WHAT NEEDS TO BE DONE> Exact repetition of every entry is required.

Records with modeling code
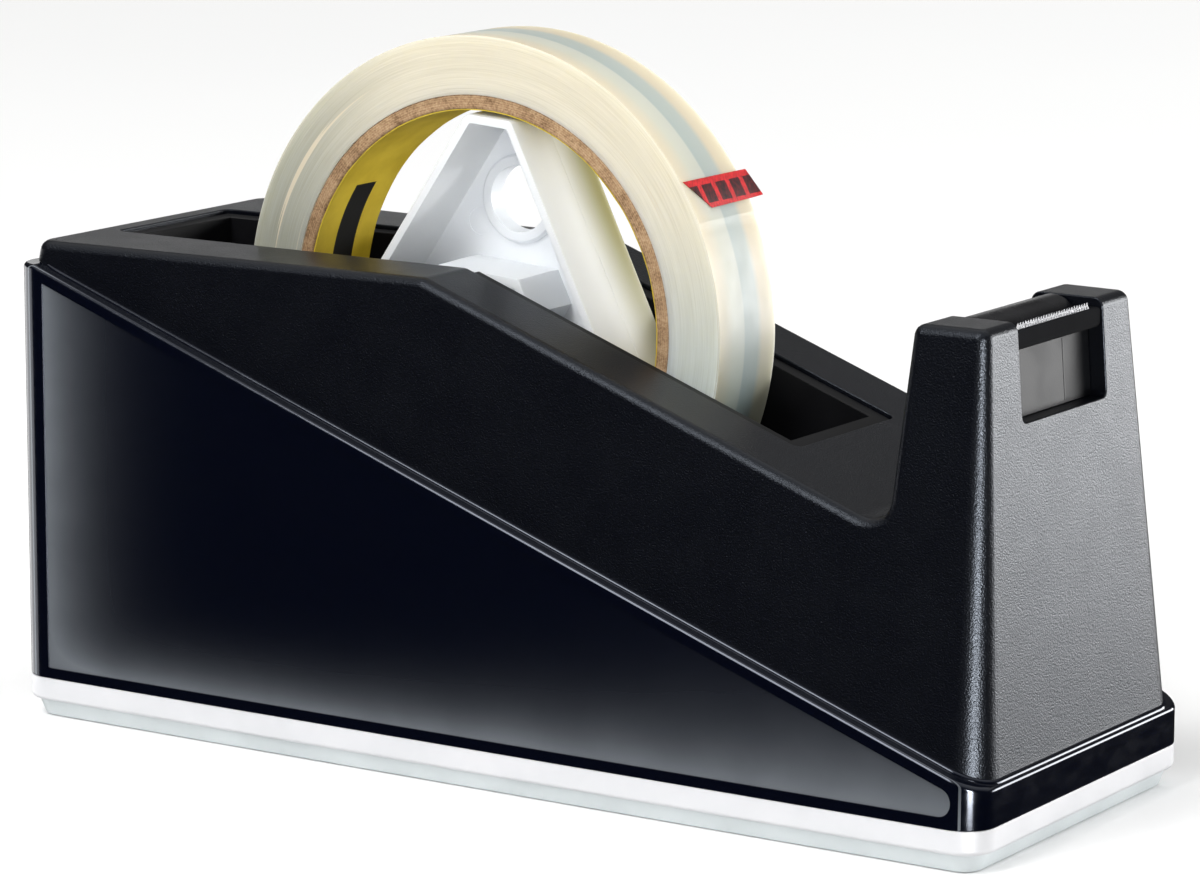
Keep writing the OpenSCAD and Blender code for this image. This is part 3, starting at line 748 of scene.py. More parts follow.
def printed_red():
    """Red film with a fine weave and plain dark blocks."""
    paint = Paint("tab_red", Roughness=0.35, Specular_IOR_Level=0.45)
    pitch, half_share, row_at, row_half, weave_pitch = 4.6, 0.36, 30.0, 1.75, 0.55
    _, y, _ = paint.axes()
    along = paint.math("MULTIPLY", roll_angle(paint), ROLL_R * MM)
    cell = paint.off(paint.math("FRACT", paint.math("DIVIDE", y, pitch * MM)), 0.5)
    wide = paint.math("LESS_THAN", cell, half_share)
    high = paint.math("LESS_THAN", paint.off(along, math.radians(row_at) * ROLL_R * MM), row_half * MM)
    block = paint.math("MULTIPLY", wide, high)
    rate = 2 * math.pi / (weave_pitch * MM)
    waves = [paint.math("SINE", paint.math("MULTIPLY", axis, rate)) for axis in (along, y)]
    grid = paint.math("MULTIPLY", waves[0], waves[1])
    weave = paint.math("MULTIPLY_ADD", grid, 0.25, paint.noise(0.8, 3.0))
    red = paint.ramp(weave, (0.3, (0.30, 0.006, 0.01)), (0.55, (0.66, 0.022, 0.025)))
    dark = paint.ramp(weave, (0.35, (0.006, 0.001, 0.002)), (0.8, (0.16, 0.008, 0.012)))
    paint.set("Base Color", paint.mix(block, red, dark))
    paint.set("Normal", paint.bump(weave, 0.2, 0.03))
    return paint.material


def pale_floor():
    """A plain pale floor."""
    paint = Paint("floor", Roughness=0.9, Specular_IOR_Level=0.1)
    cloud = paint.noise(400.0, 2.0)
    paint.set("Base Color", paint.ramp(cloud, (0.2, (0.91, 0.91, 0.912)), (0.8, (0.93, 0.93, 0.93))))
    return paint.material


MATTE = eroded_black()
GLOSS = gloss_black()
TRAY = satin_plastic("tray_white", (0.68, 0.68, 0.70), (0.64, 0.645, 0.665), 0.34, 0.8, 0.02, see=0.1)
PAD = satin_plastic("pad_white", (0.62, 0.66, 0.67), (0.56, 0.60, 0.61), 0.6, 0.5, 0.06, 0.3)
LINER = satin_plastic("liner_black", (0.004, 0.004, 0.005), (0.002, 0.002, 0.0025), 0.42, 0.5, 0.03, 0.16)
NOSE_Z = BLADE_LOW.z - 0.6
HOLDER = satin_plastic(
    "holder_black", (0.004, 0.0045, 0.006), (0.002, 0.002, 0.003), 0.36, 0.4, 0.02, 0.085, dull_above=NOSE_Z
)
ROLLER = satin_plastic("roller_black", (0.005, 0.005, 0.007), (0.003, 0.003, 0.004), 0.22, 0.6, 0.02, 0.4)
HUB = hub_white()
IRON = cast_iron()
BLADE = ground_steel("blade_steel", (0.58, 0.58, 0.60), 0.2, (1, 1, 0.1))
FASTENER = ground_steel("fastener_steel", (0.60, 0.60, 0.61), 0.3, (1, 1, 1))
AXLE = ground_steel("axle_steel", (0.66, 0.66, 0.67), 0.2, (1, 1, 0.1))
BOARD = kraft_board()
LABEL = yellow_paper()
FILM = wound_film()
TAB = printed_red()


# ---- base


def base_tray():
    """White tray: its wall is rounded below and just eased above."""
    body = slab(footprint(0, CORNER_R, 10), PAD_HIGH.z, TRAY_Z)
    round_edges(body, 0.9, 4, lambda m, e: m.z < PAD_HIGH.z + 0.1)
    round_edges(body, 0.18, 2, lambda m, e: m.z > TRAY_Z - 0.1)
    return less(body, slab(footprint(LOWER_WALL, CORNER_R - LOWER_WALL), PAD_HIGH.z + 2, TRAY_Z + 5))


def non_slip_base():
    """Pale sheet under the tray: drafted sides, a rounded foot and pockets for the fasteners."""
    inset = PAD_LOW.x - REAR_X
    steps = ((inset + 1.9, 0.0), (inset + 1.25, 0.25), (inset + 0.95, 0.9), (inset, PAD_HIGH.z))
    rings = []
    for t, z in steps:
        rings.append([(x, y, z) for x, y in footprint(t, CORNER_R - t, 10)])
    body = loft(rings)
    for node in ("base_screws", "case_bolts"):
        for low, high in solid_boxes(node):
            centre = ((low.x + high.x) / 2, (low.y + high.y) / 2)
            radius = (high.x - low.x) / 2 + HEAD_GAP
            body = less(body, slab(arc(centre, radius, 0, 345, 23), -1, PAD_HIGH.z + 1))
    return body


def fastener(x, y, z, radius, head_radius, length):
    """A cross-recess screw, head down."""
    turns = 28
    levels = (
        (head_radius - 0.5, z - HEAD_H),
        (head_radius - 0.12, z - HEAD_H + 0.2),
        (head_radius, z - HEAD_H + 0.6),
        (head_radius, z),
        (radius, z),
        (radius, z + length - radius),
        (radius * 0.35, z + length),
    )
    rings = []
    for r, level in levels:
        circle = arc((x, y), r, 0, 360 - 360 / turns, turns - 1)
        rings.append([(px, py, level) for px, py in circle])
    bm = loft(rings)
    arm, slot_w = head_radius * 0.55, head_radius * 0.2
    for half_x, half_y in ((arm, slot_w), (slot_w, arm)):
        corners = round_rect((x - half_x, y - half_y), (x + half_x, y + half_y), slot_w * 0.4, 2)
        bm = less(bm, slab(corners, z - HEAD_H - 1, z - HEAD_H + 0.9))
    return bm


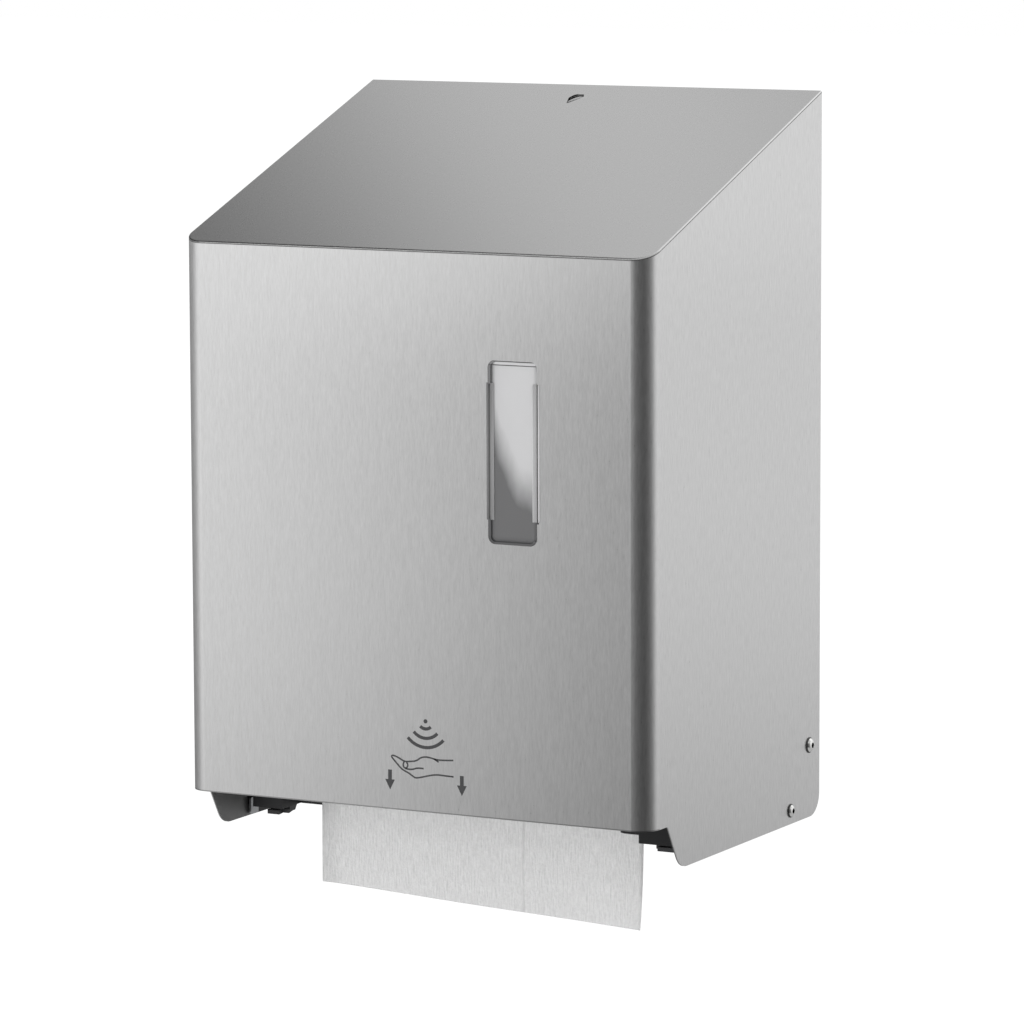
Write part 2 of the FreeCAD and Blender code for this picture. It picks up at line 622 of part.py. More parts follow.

CORRECT RESPONSE>
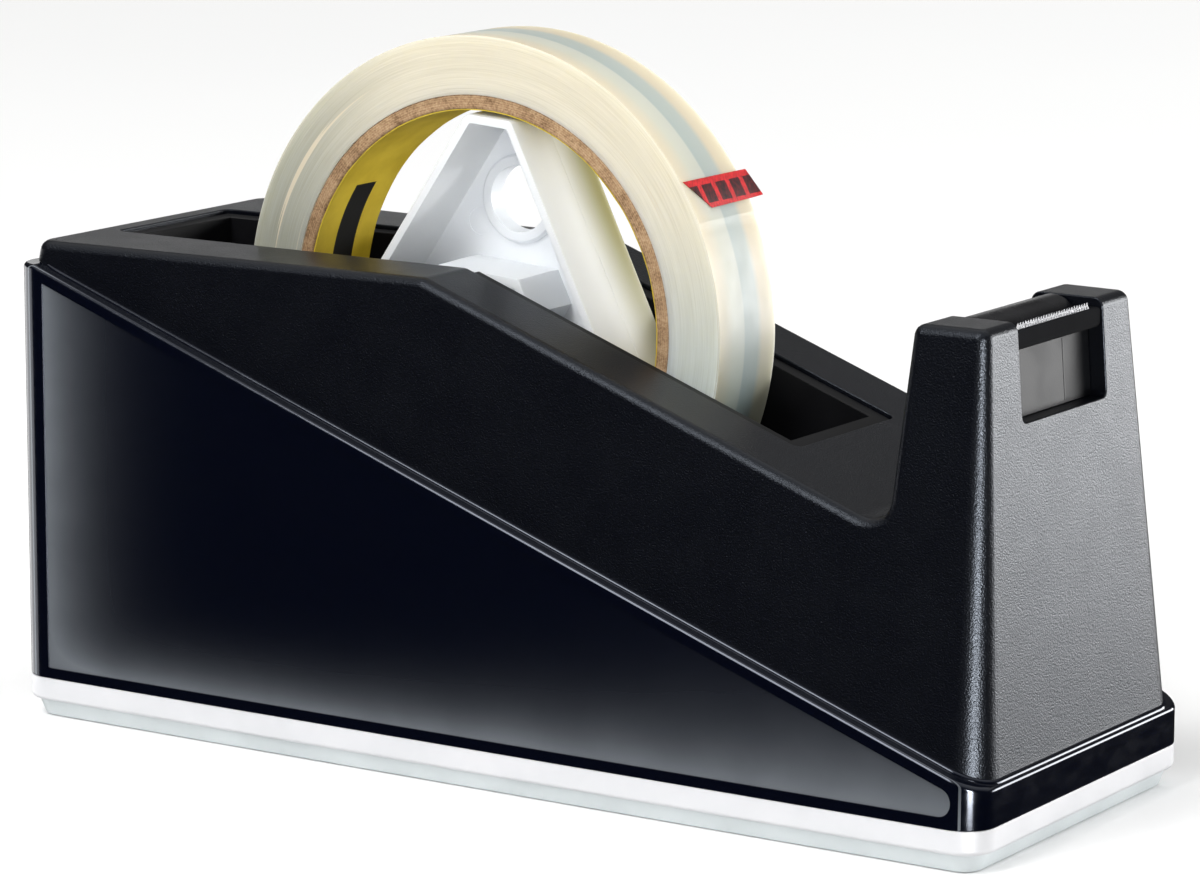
Keep writing the OpenSCAD and Blender code for this image. This is part 3, starting at line 748 of scene.py. More parts follow.
def printed_red():
    """Red film with a fine weave and plain dark blocks."""
    paint = Paint("tab_red", Roughness=0.35, Specular_IOR_Level=0.45)
    pitch, half_share, row_at, row_half, weave_pitch = 4.6, 0.36, 30.0, 1.75, 0.55
    _, y, _ = paint.axes()
    along = paint.math("MULTIPLY", roll_angle(paint), ROLL_R * MM)
    cell = paint.off(paint.math("FRACT", paint.math("DIVIDE", y, pitch * MM)), 0.5)
    wide = paint.math("LESS_THAN", cell, half_share)
    high = paint.math("LESS_THAN", paint.off(along, math.radians(row_at) * ROLL_R * MM), row_half * MM)
    block = paint.math("MULTIPLY", wide, high)
    rate = 2 * math.pi / (weave_pitch * MM)
    waves = [paint.math("SINE", paint.math("MULTIPLY", axis, rate)) for axis in (along, y)]
    grid = paint.math("MULTIPLY", waves[0], waves[1])
    weave = paint.math("MULTIPLY_ADD", grid, 0.25, paint.noise(0.8, 3.0))
    red = paint.ramp(weave, (0.3, (0.30, 0.006, 0.01)), (0.55, (0.66, 0.022, 0.025)))
    dark = paint.ramp(weave, (0.35, (0.006, 0.001, 0.002)), (0.8, (0.16, 0.008, 0.012)))
    paint.set("Base Color", paint.mix(block, red, dark))
    paint.set("Normal", paint.bump(weave, 0.2, 0.03))
    return paint.material


def pale_floor():
    """A plain pale floor."""
    paint = Paint("floor", Roughness=0.9, Specular_IOR_Level=0.1)
    cloud = paint.noise(400.0, 2.0)
    paint.set("Base Color", paint.ramp(cloud, (0.2, (0.91, 0.91, 0.912)), (0.8, (0.93, 0.93, 0.93))))
    return paint.material


MATTE = eroded_black()
GLOSS = gloss_black()
TRAY = satin_plastic("tray_white", (0.68, 0.68, 0.70), (0.64, 0.645, 0.665), 0.34, 0.8, 0.02, see=0.1)
PAD = satin_plastic("pad_white", (0.62, 0.66, 0.67), (0.56, 0.60, 0.61), 0.6, 0.5, 0.06, 0.3)
LINER = satin_plastic("liner_black", (0.004, 0.004, 0.005), (0.002, 0.002, 0.0025), 0.42, 0.5, 0.03, 0.16)
NOSE_Z = BLADE_LOW.z - 0.6
HOLDER = satin_plastic(
    "holder_black", (0.004, 0.0045, 0.006), (0.002, 0.002, 0.003), 0.36, 0.4, 0.02, 0.085, dull_above=NOSE_Z
)
ROLLER = satin_plastic("roller_black", (0.005, 0.005, 0.007), (0.003, 0.003, 0.004), 0.22, 0.6, 0.02, 0.4)
HUB = hub_white()
IRON = cast_iron()
BLADE = ground_steel("blade_steel", (0.58, 0.58, 0.60), 0.2, (1, 1, 0.1))
FASTENER = ground_steel("fastener_steel", (0.60, 0.60, 0.61), 0.3, (1, 1, 1))
AXLE = ground_steel("axle_steel", (0.66, 0.66, 0.67), 0.2, (1, 1, 0.1))
BOARD = kraft_board()
LABEL = yellow_paper()
FILM = wound_film()
TAB = printed_red()


# ---- base


def base_tray():
    """White tray: its wall is rounded below and just eased above."""
    body = slab(footprint(0, CORNER_R, 10), PAD_HIGH.z, TRAY_Z)
    round_edges(body, 0.9, 4, lambda m, e: m.z < PAD_HIGH.z + 0.1)
    round_edges(body, 0.18, 2, lambda m, e: m.z > TRAY_Z - 0.1)
    return less(body, slab(footprint(LOWER_WALL, CORNER_R - LOWER_WALL), PAD_HIGH.z + 2, TRAY_Z + 5))


def non_slip_base():
    """Pale sheet under the tray: drafted sides, a rounded foot and pockets for the fasteners."""
    inset = PAD_LOW.x - REAR_X
    steps = ((inset + 1.9, 0.0), (inset + 1.25, 0.25), (inset + 0.95, 0.9), (inset, PAD_HIGH.z))
    rings = []
    for t, z in steps:
        rings.append([(x, y, z) for x, y in footprint(t, CORNER_R - t, 10)])
    body = loft(rings)
    for node in ("base_screws", "case_bolts"):
        for low, high in solid_boxes(node):
            centre = ((low.x + high.x) / 2, (low.y + high.y) / 2)
            radius = (high.x - low.x) / 2 + HEAD_GAP
            body = less(body, slab(arc(centre, radius, 0, 345, 23), -1, PAD_HIGH.z + 1))
    return body


def fastener(x, y, z, radius, head_radius, length):
    """A cross-recess screw, head down."""
    turns = 28
    levels = (
        (head_radius - 0.5, z - HEAD_H),
        (head_radius - 0.12, z - HEAD_H + 0.2),
        (head_radius, z - HEAD_H + 0.6),
        (head_radius, z),
        (radius, z),
        (radius, z + length - radius),
        (radius * 0.35, z + length),
    )
    rings = []
    for r, level in levels:
        circle = arc((x, y), r, 0, 360 - 360 / turns, turns - 1)
        rings.append([(px, py, level) for px, py in circle])
    bm = loft(rings)
    arm, slot_w = head_radius * 0.55, head_radius * 0.2
    for half_x, half_y in ((arm, slot_w), (slot_w, arm)):
        corners = round_rect((x - half_x, y - half_y), (x + half_x, y + half_y), slot_w * 0.4, 2)
        bm = less(bm, slab(corners, z - HEAD_H - 1, z - HEAD_H + 0.9))
    return bm


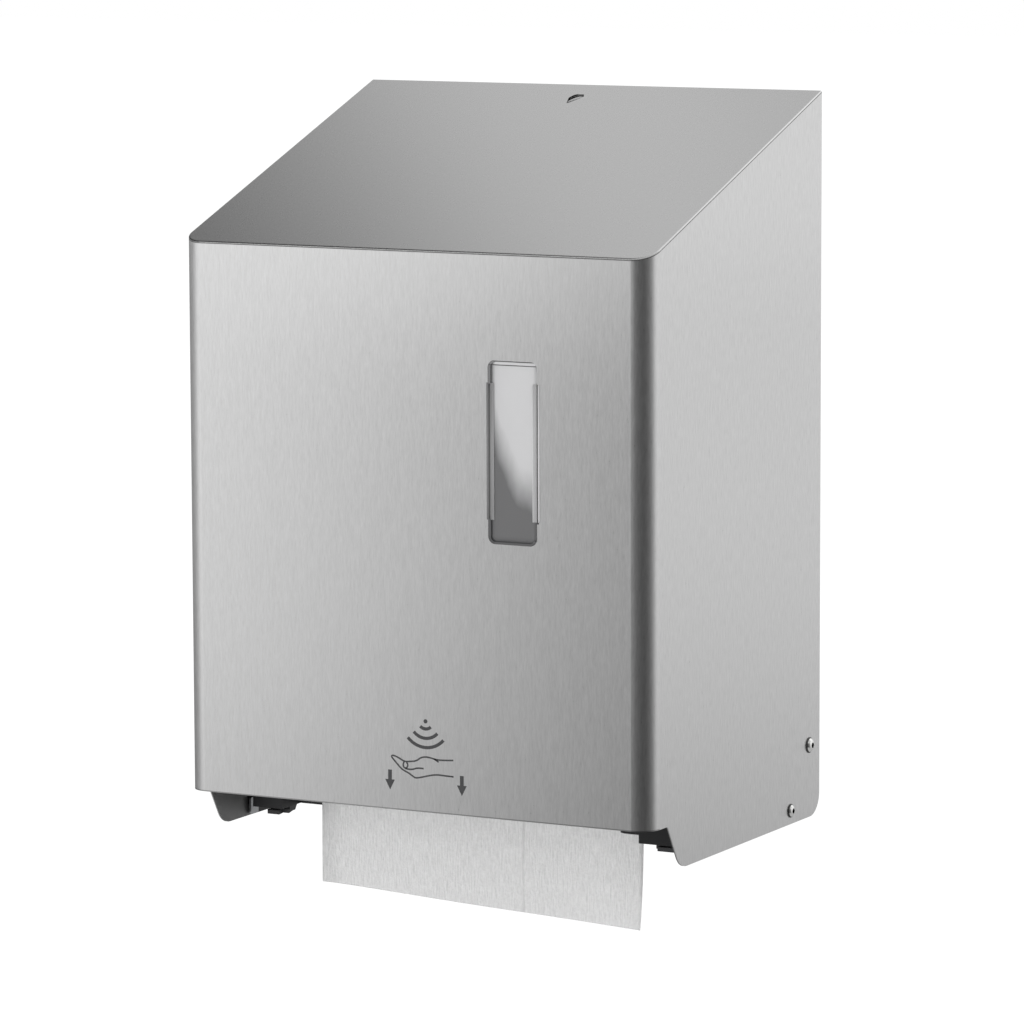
Write part 2 of the FreeCAD and Blender code for this picture. It picks up at line 622 of part.py. More parts follow.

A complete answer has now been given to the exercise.